D’autres tirent sur des enfants. » Beaucoup de ces soldats soutiennent que ces meurtres indiscriminés ont été perpétrés par une minorité d’entre eux, mais reconnaissent qu’ils sont « courants ». Souvent aucun rapport à la hiérarchie n’est effectué, et ces actes demeurent presque toujours impunis. « Quand j’étais là-bas, raconte le soldat Jeff Englehart, l’attitude générale était qu’un Irakien tué était juste un autre Irakien tué. Vous savez, on se disait Et alors ? Les soldats pensaient vraiment qu’ils avaient été envoyés pour aider la population et ils se sont sentis presque trahis. Vous voyez, on est là pour vous aider, on vient de très loin, on a quitté notre famille et notre maison [.] et vous essayez de nous descendre ! »

Ec ?urés

Nombre des témoins cités par le magazine sont revenus éc ?urés de leur mission. « Je me souviens que dans mes réflexions, je me disais qu’on inflige la terreur à cette population sous couvert du drapeau américain, et que c’est vraiment pas pour ça que je me suis engagé dans l’armée », dit le sergent Timothy Westphal en décrivant l’effroi que la troupe américaine suscite chez les civils lors de ses raids nocturnes dans les maisons.

La plupart de ces raids sont d’ailleurs inutiles, reconnaissent les GI, car ils agissent le plus souvent sur de fausses informations. « On a jamais trouvé de vraies bombes dans les maisons », dit un autre sergent. Sur l’une des photos prise par un GI, rapporte The Nation, un soldat fait mine de manger, à l’aide d’une petite cuillère, la cervelle répandue d’un Irakien mort. « Beaucoup de soldats avaient intégré l’idée que si ces types ne parlaient pas anglais et s’ils avaient la peau sombre, ils ne sont pas humains comme nous, et on peut faire ce qu’on veut d’eux. »

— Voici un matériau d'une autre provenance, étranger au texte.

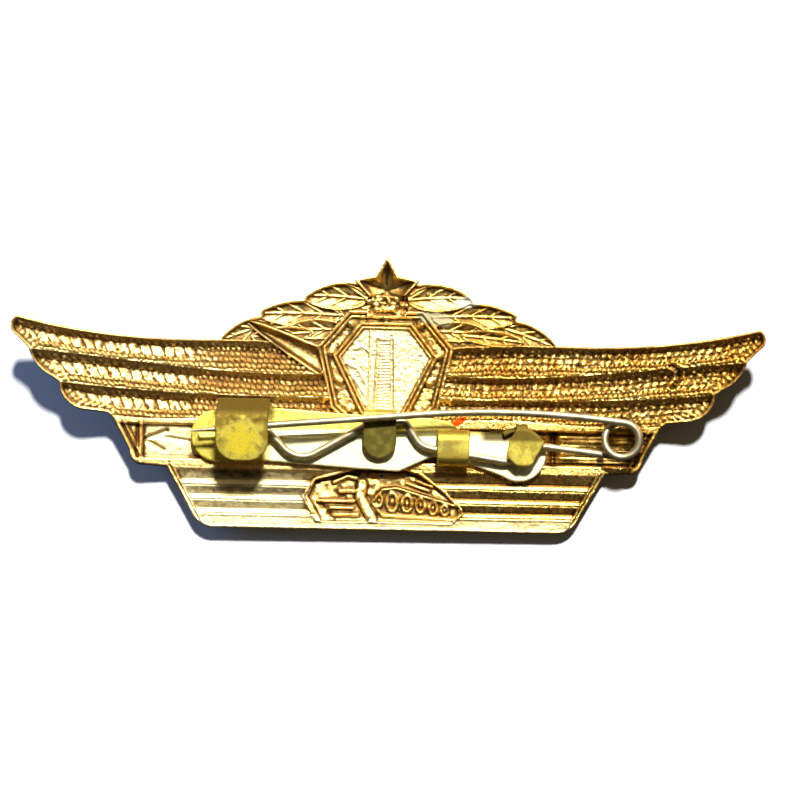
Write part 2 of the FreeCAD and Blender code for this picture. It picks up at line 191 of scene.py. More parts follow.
def arc(start, middle, end, spacing):
    """Points along the circle through three points, without the first one."""
    ax, az = start
    bx, bz = middle
    cx, cz = end
    d = 2 * (ax * (bz - cz) + bx * (cz - az) + cx * (az - bz))
    a2, b2, c2 = ax * ax + az * az, bx * bx + bz * bz, cx * cx + cz * cz
    ox = (a2 * (bz - cz) + b2 * (cz - az) + c2 * (az - bz)) / d
    oz = (a2 * (cx - bx) + b2 * (ax - cx) + c2 * (bx - ax)) / d
    radius = math.hypot(ax - ox, az - oz)
    begin = math.atan2(az - oz, ax - ox)
    sweep = (math.atan2(cz - oz, cx - ox) - begin) % (2 * math.pi)
    part = (math.atan2(bz - oz, bx - ox) - begin) % (2 * math.pi)
    if part > sweep:
        sweep -= 2 * math.pi
    count = max(2, round(abs(sweep) * radius / spacing))
    turns = [begin + sweep * (i + 1) / count for i in range(count)]
    return [(ox + radius * math.cos(t), oz + radius * math.sin(t)) for t in turns]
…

La troupe américaine a étendu considérablement son vocabulaire raciste pour désigner les Irakiens, de « haji » en passant par « sand nigger » (nègre des sables). La moitié des soldats interrogés a vu ou entendu parler de civils désarmés tués par balles ou écrasés lors du passage des convois militaires. « Une voiture s’est approchée trop près d’un convoi. Ils ont tiré sur la voiture. Tirs d’avertissement ou non, le résultat est qu’ils ont tiré sur la voiture. L’une des balles a traversé le pare-brise et s’est logé en pleine tête d’une femme [.] son fils conduisait et elle avait trois petites filles à l’arrière. »

Un autre engagé se souvient d’un supérieur le mettant en garde contre l’utilisation de tirs d’avertissements - pourtant obligatoires selon le code militaire. « On m’a même dit, je m’en souviens, qu’il valait mieux quelqu’un de mort qu’un blessé. » « Un jour, un enfant de 14 ans se met à tirer sur notre convoi avec un AK 47, se souvient le sergent Campbell. C’était obscène. Tout le monde s’est mis à lui tirer dessus en utilisant les plus gros calibres à portée. Il a été réduit en miettes. Tout le monde était si heureux d’avoir enfin pu tuer un insurgé. Quand ils ont vu que ce n’était qu’un gosse, ça en a dérangé certains. Mais d’autres ont montré les photos à tout le monde et certains étaient vraiment heureux. Eh regardez ce qu’on a fait. D’autres se sont dit qu’ils ne voudraient plus voir ce genre de truc. »

Faire croire

Plusieurs GI rapportent qu’il est courant de placer des armes ou des explosifs à proximité de civils tués par l’armée américaine afin de faire croire qu’il s’agit d’assaillants, et ainsi éviter une enquête interne. La peur du soldat américain, c’est les bombes télécommandées, responsables d’environ 40% des pertes dans leurs rangs, et les voitures suicide. Les GI chargés de garder des check points ne se gênent pas pour ouvrir le feu sur la moindre voiture suspecte. Neuf des cinquante soldats interrogés par The Nation ont vu des civils tués dans de telles circonstances. « La plupart du temps, c’est une famille [.] et de temps en temps c’est une vraie bombe, c’est ça qui est effrayant », raconte un sergent.